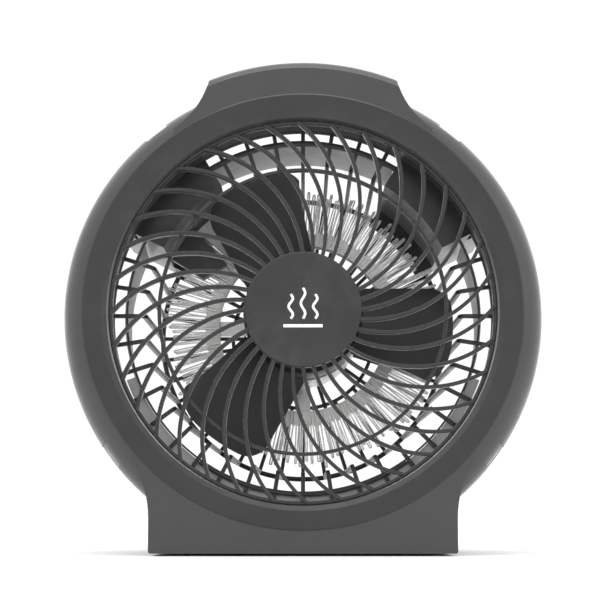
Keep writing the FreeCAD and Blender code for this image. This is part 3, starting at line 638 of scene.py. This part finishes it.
def make_cage():
    front, back = depths_of("rear_cage")
    end = back - CAGE_WALL / 2
    flange_back = front + FLANGE_DEPTH
    section = rounded_section(BAR_WIDTH, CAGE_WALL, 0.6, 2)
    bm = bmesh.new()
    for index in range(BAR_COUNT):
        angle = 360 // BAR_COUNT * index
        side = (*polar(1, angle + 90), 0)
        sweep(bm, bar_path(angle, end), side, section)
    for index in range(BAR_COUNT // 2):
        angle = 720 // BAR_COUNT * index
        path = [(*polar(distance, angle), end) for distance in (24, 38, 50)]
        side = (*polar(1, angle + 90), 0)
        sweep(bm, path, side, section)
    ring(bm, 48.7, 51.3, back - CAGE_WALL, back, 0.6)
    ring(bm, CAGE_RADIUS, CAGE_RADIUS + CAGE_WALL, back - CAGE_WALL, back, 0.9)
    ring(bm, 119.5, 127.5, front, flange_back, 0.5)
    ring(bm, 110.8, 114, front, flange_back, 0.5, 36, 58.2, 121.8)
    ring(bm, 110.8, 112, front, flange_back, 0.3, 100, 153.7, 386.3)
    ring(bm, 111.4, 114, front, flange_back, 0.5, 40, 235, 305)
    lathe(bm, [(0.01, back - CAGE_WALL), (25, back - CAGE_WALL), (26, back - CAGE_WALL + 1),
               (26, back - 1.2), (25.6, back - 0.4), (24.8, back), (18, back), (17, back - 0.8),
               (15, back - 0.8), (14, back), (0.01, back)])
    finish_mesh("rear_grille", bm, "cage_plastic", replaced=("rear_cage",))


# ------------------------------------------------------------------ heater

WIRE_COUNT = 60
WIRE_RADIUS = 0.55
MICA_INNER = 56.5
MICA_OUTER = 66.4


def hairpin(root, reach, spread, lift, depth):
    """A narrow loop of wire along +x, its legs closing towards the tip."""
    path = []
    for step in range(7):
        along = step / 7
        path.append((root + (reach - root) * along, -spread * (1 - 0.5 * along),
                     depth + lift * along))
    turn = spread * 0.5
    for step in range(7):
        x, y = polar(turn, -90 + 180 * step / 6)
        path.append((reach + x, y, depth + lift))
    for step in range(7):
        along = 1 - (step + 1) / 7
        path.append((root + (reach - root) * along, spread * (1 - 0.5 * along),
                     depth + lift * along))
    return path


def make_heating_wire():
    """Hairpins of bright wire that stand out from the mica rings like bristles."""
    spread = random.Random(7)
    front = depths_of("heater_ring_front")[0]
    bm = bmesh.new()
    layers = ((58.0, front - 0.8), (61.0, front + 2.4), (61.0, front + 5.8))
    for layer, (root, depth) in enumerate(layers):
        for index in range(WIRE_COUNT):
            angle = 360 / WIRE_COUNT * (index + layer / 3) + spread.uniform(-0.9, 0.9)
            path = hairpin(root, spread.uniform(86, 95), spread.uniform(0.9, 1.4),
                           spread.uniform(-0.6, 1.6), depth)
            sweep(bm, rotated(path, angle), (0, 0, 1), round_section(WIRE_RADIUS, 6))
    finish_mesh("heating_hairpins", bm, "resistance_wire", replaced=("heating_wire",), smooth=70)


def make_mica_ring(name, node):
    """A pressed mica annulus with a toothed rim, riveted in eight places."""
    front, back = depths_of(node)
    bm = bmesh.new()
    teeth = 120
    loops = []
    profile = ((0, 0.15), (0.15, 0), (0.85, 0), (1, 0.15), (1, 0.85), (0.85, 1), (0.15, 1),
               (0, 0.85))
    for step in range(4 * teeth):
        angle = 90 * step / teeth
        outer = MICA_OUTER if step % 4 < 2 else MICA_OUTER - 1.6
        loop = []
        for outward, deep in profile:
            x, up = polar(MICA_INNER + (outer - MICA_INNER) * outward, angle)
            loop.append((x, up, front + (back - front) * deep))
        loops.append(loop)
    skin(bm, loops, closed=True)
    for index in range(8):
        centre = polar(MICA_INNER + 1.6, 45 * index + 22.5)
        lathe(bm, [(0.01, front - 0.5), (0.9, front - 0.4), (1.1, front), (1.1, back),
                   (0.9, back + 0.4), (0.01, back + 0.5)], 16, centre=centre)
    finish_mesh(name, bm, "mica", replaced=(node,), smooth=30)


# ------------------------------------------------------------------ controls

FLUTES = 24


def centre_of(node):
    """Where a node's own axis crosses the drawing plane, in mm."""
    low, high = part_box(node)
    return (low.x + high.x) / 2 / MM, ((low.z + high.z) / 2 - AXIS) / MM


def fluted(bm, centre, profile):
    """A closed body of circles (radius, depth, flute depth) whose rim is waved."""
    loops = []
    for radius, depth, cut in profile:
        loop = []
        for step in range(FLUTES * 8):
            angle = 45 * step / FLUTES
            wave = cut * (0.5 - 0.5 * math.cos(math.radians(angle * FLUTES)))
            x, up = polar(radius - wave, angle)
            loop.append((centre[0] + x, centre[1] + up, depth))
        loops.append(loop)
    skin(bm, loops)


def make_knob(prefix):
    """A knob with a bevelled skirt, a fluted grip and a raised pointer."""
    node = f"{prefix}_knob"
    spindle = centre_of(f"{prefix}_spindle")
    front, back = depths_of(node)
    bm = bmesh.new()
    fluted(bm, spindle, [
        (14.2, front, 0), (14.9, front + 0.5, 0), (15, front + 1.2, 0), (14.9, front + 2.8, 0),
        (14.3, front + 3.6, 0), (12.8, front + 4, 0), (12, front + 4.6, 0.1),
        (11.9, front + 5.4, 0.7), (11.6, back - 3.2, 0.7), (11.3, back - 2.2, 0.4),
        (10.6, back - 1.5, 0), (9.2, back - 1.3, 0), (8.4, back - 1.8, 0)])
    rib = [(spindle[0], spindle[1] + along, back - 1.4) for along in (-10.6, -4, 4, 13.6)]
    sweep(bm, rib, (1, 0, 0), rounded_section(3.8, 2.8, 0.8))
    finish_mesh(f"{prefix}_fluted_knob", bm, "knob_plastic", prefix, replaced=(node,))
    bm = bmesh.new()
    line = [(spindle[0], spindle[1] + along, back - 0.04) for along in (3, 8, 13)]
    sweep(bm, line, (1, 0, 0), rounded_section(0.9, 0.08, 0.03, 1))
    finish_mesh(f"{prefix}_pointer_line", bm, "printed_ink", prefix)


def make_dial(prefix, marks):
    """Printed marks on the cover beside a knob; each is (direction in degrees, length)."""
    spindle = centre_of(f"{prefix}_spindle")
    outside = depths_of(f"{prefix}_cover")[1] - 0.02
    bm = bmesh.new()
    for angle, length in marks:
        path = []
        for along in (0, 0.5, 1):
            x, up = polar(17 + length * along, angle)
            path.append((spindle[0] + x, spindle[1] + up, outside))
        side = (*polar(1, angle + 90), 0)
        sweep(bm, path, side, rounded_section(1.1, 0.1, 0.04, 1))
    finish_mesh(f"{prefix}_dial_print", bm, "printed_ink")


# ------------------------------------------------------------------ screws

# Radius of each circle of screws, and the directions they stand in.
HOUSING_SCREWS = (141, (8, 172, 205, 335))
MOTOR_SCREWS = (30.6, (45, 135, 225, 315))


def cross_outline(angle, arm, half):
    """Distance from the centre to a cross's outline in one direction."""
    cos, sin = abs(math.cos(math.radians(angle))), abs(math.sin(math.radians(angle)))
    flat = min(arm / max(cos, 1e-6), half / max(sin, 1e-6))
    upright = min(arm / max(sin, 1e-6), half / max(cos, 1e-6))
    return max(flat, upright)


def screw(bm, centre, shank, head, start, seat, top):
    """A pan-head screw with a cross recess, its shank at "start" and its head's top at "top"."""
    def circle(radius, depth):
        return [(centre[0] + x, centre[1] + up, depth) for x, up in
                (polar(radius, 5 * step) for step in range(72))]

    def cross(scale, depth):
        return [(centre[0] + x, centre[1] + up, depth) for x, up in
                (polar(scale * cross_outline(5 * step, 0.5 * head, 0.13 * head), 5 * step)
                 for step in range(72))]

    height = top - seat
    skin(bm, [circle(shank * 0.6, start), circle(shank, start + 0.8), circle(shank, seat),
              circle(head, seat), circle(head, seat + height * 0.45),
              circle(head * 0.93, seat + height * 0.75), circle(head * 0.75, seat + height * 0.93),
              cross(1.0, top), cross(0.85, top - height * 0.5)])


def make_screws():
    front, back = depths_of("housing_screws")
    bm = bmesh.new()
    circle, angles = HOUSING_SCREWS
    for angle in angles:
        screw(bm, polar(circle, angle), 1.5, 3.4, front, back - 2.2, back)
    finish_mesh("cross_head_screws", bm, "screw_steel", replaced=("housing_screws",), smooth=30)
    front, back = depths_of("motor_screws")
    bm = bmesh.new()
    circle, angles = MOTOR_SCREWS
    for angle in angles:
        screw(bm, polar(circle, angle), 1.4, 2.6, front, front + 0.2, back)
    finish_mesh("motor_pan_screws", bm, "screw_steel", replaced=("motor_screws",), smooth=30)


# ------------------------------------------------------------------ motor

def make_stator():
    """A stack of laminations, each a shade proud of or behind its neighbour."""
    front, back = depths_of("motor_stator")
    radius = radius_of("motor_stator")
    bore = radius_of("motor_armature") + 0.6
    sheets = 24
    pitch = (back - front) / sheets
    rim = [(bore, front)]
    for index in range(sheets):
        start = front + pitch * index
        edge = radius - (0.0 if index % 2 else 0.18)
        rim += [(edge, start + 0.05 * pitch), (edge, start + 0.95 * pitch)]
    rim.append((bore, back))
    bm = bmesh.new()
    lathe(bm, rim, 96)
    finish_mesh("stator_laminations", bm, "motor_steel", replaced=("motor_stator",), smooth=20)


# ------------------------------------------------------------------ stage

def make_floor():
    bm = bmesh.new()
    bmesh.ops.create_grid(bm, x_segments=8, y_segments=8, size=4)
    mesh = bpy.data.meshes.new("floor")
    bm.to_mesh(mesh)
    bm.free()
    surface = Surface("floor", grey(0.94), 0.6, specular=0.2)
    surface.tint(surface.between(surface.noise(3, 4), 0.3, 0.7, 0, 0.5), grey(0.96))
    mesh.materials.append(surface.material)
    floor = bpy.data.objects.new("floor", mesh)
    floor.location.z = CAD_BOX[0].z
    bpy.context.scene.collection.objects.link(floor)


def make_world():
    world = bpy.data.worlds.new("studio")
    bpy.context.scene.world = world
    world.use_nodes = True
    background = world.node_tree.nodes["Background"]
    background.inputs["Color"].default_value = (1, 1, 1, 1)
    background.inputs["Strength"].default_value = 1.08
    bpy.context.scene.view_settings.view_transform = "Standard"


def make_light(name, where, size, energy, glossy=True):
    """A soft box that looks at the middle of the object, and is mirrored in it if glossy."""
    data = bpy.data.lights.new(name, "AREA")
    data.size = size
    data.energy = energy
    light = bpy.data.objects.new(name, data)
    light.location = where
    light.visible_glossy = glossy
    light.rotation_euler = (place(0, 0, 60) - light.location).to_track_quat("-Z", "Y").to_euler()
    bpy.context.scene.collection.objects.link(light)


CAMERA_DISTANCE = 0.732     # in front of the bezel, in metres
CAMERA_HEIGHT = 0.0249      # above the floor, in metres
CAMERA_TILT = 6.38


def make_camera():
    """Low in front of the object, turned slightly up, as for a packshot from table height."""
    data = bpy.data.cameras.new("camera")
    data.lens = 73.1
    data.sensor_width = 36
    data.shift_x = -0.005
    data.shift_y = 0.13
    camera = bpy.data.objects.new("camera", data)
    camera.location = (0, FRONT - CAMERA_DISTANCE, CAD_BOX[0].z + CAMERA_HEIGHT)
    camera.rotation_euler = (math.radians(90 + CAMERA_TILT), 0, 0)
    bpy.context.scene.collection.objects.link(camera)
    bpy.context.scene.camera = camera


dress_frame()
make_guard()
make_hub_mark()
make_rotor()
make_cage()
make_heating_wire()
make_mica_ring("mica_ring_front", "heater_ring_front")
make_mica_ring("mica_ring_rear", "heater_ring_rear")
make_knob("selector")
make_knob("thermostat")
make_dial("selector", ((112, 4), (155, 4), (-68, 4), (-25, 4)))
make_dial("thermostat", [(angle, 2.5 + 0.3 * step) for step, angle in
                         enumerate((-155, -140, -125, -110, 35, 50, 65, 80))])
make_screws()
make_stator()

make_floor()
make_world()
make_light("key_softbox", (-0.9, -1.1, 1.3), 1.2, 6)
make_light("fill_softbox", (1.2, -0.7, 0.8), 1.2, 3)
make_light("top_softbox", (0, -0.35, 1.5), 1.0, 7)
make_light("front_softbox", (0.25, -1.7, 0.3), 1.0, 7, glossy=False)
make_camera()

^^^^^^^^

◆ Given problem: Write out the listing's lines exactly, from its first line through the line that contains "MICA_OUTER = 66.4", and stop there.

◆ Written solution:
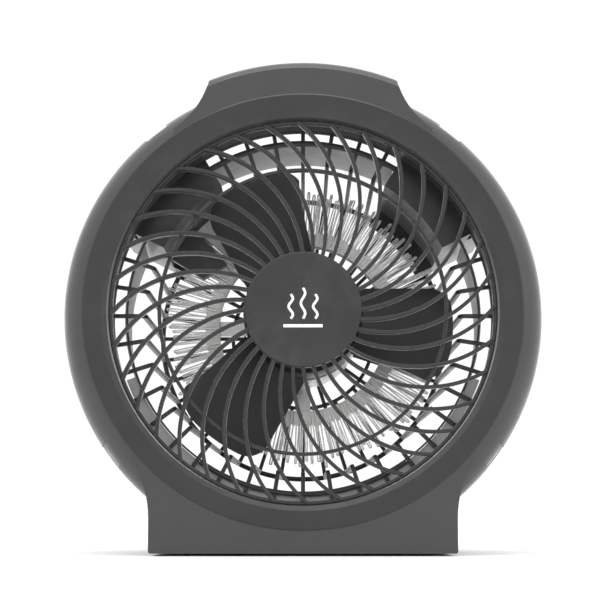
Keep writing the FreeCAD and Blender code for this image. This is part 3, starting at line 638 of scene.py. This part finishes it.
def make_cage():
    front, back = depths_of("rear_cage")
    end = back - CAGE_WALL / 2
    flange_back = front + FLANGE_DEPTH
    section = rounded_section(BAR_WIDTH, CAGE_WALL, 0.6, 2)
    bm = bmesh.new()
    for index in range(BAR_COUNT):
        angle = 360 // BAR_COUNT * index
        side = (*polar(1, angle + 90), 0)
        sweep(bm, bar_path(angle, end), side, section)
    for index in range(BAR_COUNT // 2):
        angle = 720 // BAR_COUNT * index
        path = [(*polar(distance, angle), end) for distance in (24, 38, 50)]
        side = (*polar(1, angle + 90), 0)
        sweep(bm, path, side, section)
    ring(bm, 48.7, 51.3, back - CAGE_WALL, back, 0.6)
    ring(bm, CAGE_RADIUS, CAGE_RADIUS + CAGE_WALL, back - CAGE_WALL, back, 0.9)
    ring(bm, 119.5, 127.5, front, flange_back, 0.5)
    ring(bm, 110.8, 114, front, flange_back, 0.5, 36, 58.2, 121.8)
    ring(bm, 110.8, 112, front, flange_back, 0.3, 100, 153.7, 386.3)
    ring(bm, 111.4, 114, front, flange_back, 0.5, 40, 235, 305)
    lathe(bm, [(0.01, back - CAGE_WALL), (25, back - CAGE_WALL), (26, back - CAGE_WALL + 1),
               (26, back - 1.2), (25.6, back - 0.4), (24.8, back), (18, back), (17, back - 0.8),
               (15, back - 0.8), (14, back), (0.01, back)])
    finish_mesh("rear_grille", bm, "cage_plastic", replaced=("rear_cage",))


# ------------------------------------------------------------------ heater

WIRE_COUNT = 60
WIRE_RADIUS = 0.55
MICA_INNER = 56.5
MICA_OUTER = 66.4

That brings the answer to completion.